In mid-2025, Apple's Machine Learning Research team published a provocative paper titled The Illusion of Thinking: Understanding the Strengths and Limitations of Reasoning Models via the Lens of Problem Complexity. The title alone challenged a prevailing narrative in AI: that modern large models can truly reason like humans.
What Apple Researched
Apple's team studied Large Reasoning Models (LRMs) - AI systems designed to solve multi-step problems by simulating a chain of thought before giving an answer. Think of these as advanced language models that pretend to reason.
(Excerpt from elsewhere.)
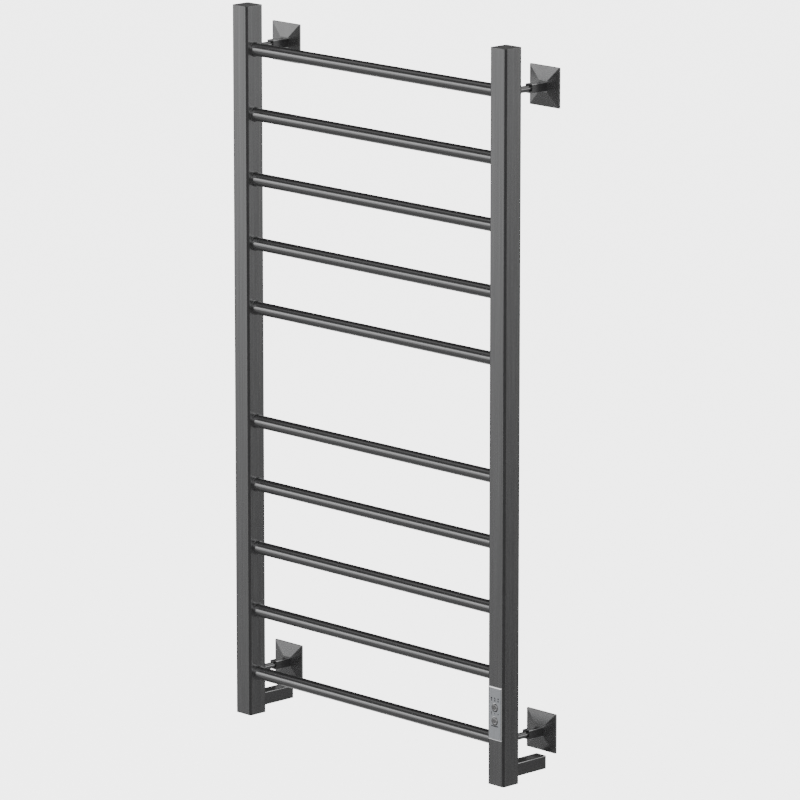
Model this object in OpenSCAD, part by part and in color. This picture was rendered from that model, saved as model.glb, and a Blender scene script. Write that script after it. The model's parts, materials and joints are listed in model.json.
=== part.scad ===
// Electric towel warmer rack, ladder type, held to a wall by four adjustable brackets.
// The origin is the middle of the four wall holes, in the plane of the wall.
// X runs to the right, Y into the wall and Z up. Everything is in millimetres.

/* [Frame] */
// Overall height of the two posts with their caps
frame_h = 1000; // [990:5:1010]
// Distance between the centre lines of the two posts
post_pitch = 500; // [300:50:700]
// Width and depth of a square post
post_w = 30; // [30:1:34]
// Wall thickness of a post
post_t = 1.5; // [1.2:0.1:2]
// Outside radius of a post's long edges
post_r = 3; // [2.5:0.1:3]
// Thickness of the plates that close the posts
cap_t = 2; // [1.5:0.5:3]

/* [Rungs] */
// Outside diameter of a rung
rung_d = 18; // [17:1:20]
// Wall thickness of a rung
rung_t = 1.2; // [1:0.1:1.5]
// Rungs in each of the two groups
group_count = 5; // [3:1:5]
// Distance between neighbouring rungs in a group
rung_pitch = 90; // [86:1:90]
// Height of the first rung's centre line above the bottom of the posts
first_rung_h = 60; // [58:1:62]

/* [Wall brackets] */
// Gap between the wall and the back of the posts
wall_gap = 59; // [57:1:62]
// Width of a bracket's square neck
neck_w = 12.4; // [12.2:0.1:13]
// Length of a bracket from the wall to its open end
neck_l = 31.5; // [30:0.5:33]
// Diameter of the round rod that slides in the neck
rod_d = 9; // [8:0.5:9]
// Width of a square cover plate
rosette_w = 54.5; // [50:0.5:58]
// Height of a cover plate's straight rim
rosette_rim = 2.5; // [2:0.5:4]
// Rise of a cover plate's four slopes
rosette_rise = 3; // [2.5:0.5:5]
// Sheet thickness of a cover plate
rosette_t = 1.2; // [1:0.1:1.2]
// Diameter of the hole for the wall screw
wall_hole_d = 5.2; // [4.5:0.1:6]

/* [Cable outlets] */
// Width of the square cable outlet at the foot of each post
stub_w = 18.6; // [17:0.2:19]
// Height of the outlet's centre line above the bottom of the posts
stub_h = 17.5; // [17:0.5:18.5]
// Gap between the outlet's open end and the wall
stub_gap = 2; // [2:0.5:6]
// Diameter of the supply cable that the grommet takes
supply_d = 7; // [5:0.5:8]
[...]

Instead of relying on usual benchmarks like math or coding tests (which models may have seen during training), Apple researchers built custom puzzle environments with controlled difficulty.
These included:
- Tower of Hanoi
- River Crossing
- Checker Jumping
- Blocks World
Each puzzle can be scaled in complexity so the researchers could measure how performance changes as problems get harder. (DEV Community)
Before looking at the results, it helps to know that the tests were designed to stress how models handle different levels of problem difficulty. The same models were run on tasks that ranged from very simple to very hard, to see when step-by-step reasoning helps and when it fails.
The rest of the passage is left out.